Output rose 2% in January from the previous month, the Ministry of Economy, Trade and Industry said. The preliminary reading was the second-straight monthly gain and stronger than a 1.5% increase predicted in a median forecast of economists surveyed by Dow Jones Newswires.

The ministry also revised upward its assessment of production in January, saying some signs of a pickup in production can be seen. The data also showed that companies expect output to continue rising in coming months.

The gains suggest that despite the strength of the yen and sluggish demand in some overseas markets stemming from the European debt crisis, Japanese production is making a stronger than expected recovery.

Still, analysts were not overly surprised by the figures.

The result was “a little stronger than the consensus, but still within expectations,” said Mari Iwashita, chief market economist at SMBC Nikko Securities Inc.

Among positive factors she saw in the data were stronger-than-expected domestic production, apparently driven by the auto industry boosting output to make up for stoppages last year, and robust output projections by the IT sector, reflecting solid demand for products in the U.S.

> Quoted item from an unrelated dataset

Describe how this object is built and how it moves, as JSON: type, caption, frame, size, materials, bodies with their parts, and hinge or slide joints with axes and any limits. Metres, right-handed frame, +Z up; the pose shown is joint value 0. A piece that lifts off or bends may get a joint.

Ms. Iwashita warned, though, that rising commodity prices could drive up production costs going forward and dampen demand in emerging economies such as China.

The figures showed an on-month output increase in transport equipment of 3.3%, a jump in telecommunications equipment output of 12%, and a climb of 5.9% in iron and steel production. These were the main industries contributing to the overall rise in output, the ministry said, citing large passenger cars, digital cameras and car navigation systems as specific items that had an impact on the figures.

Manufacturers said they see production continuing to climb, forecasting growth in output of 1.7% in both February and March.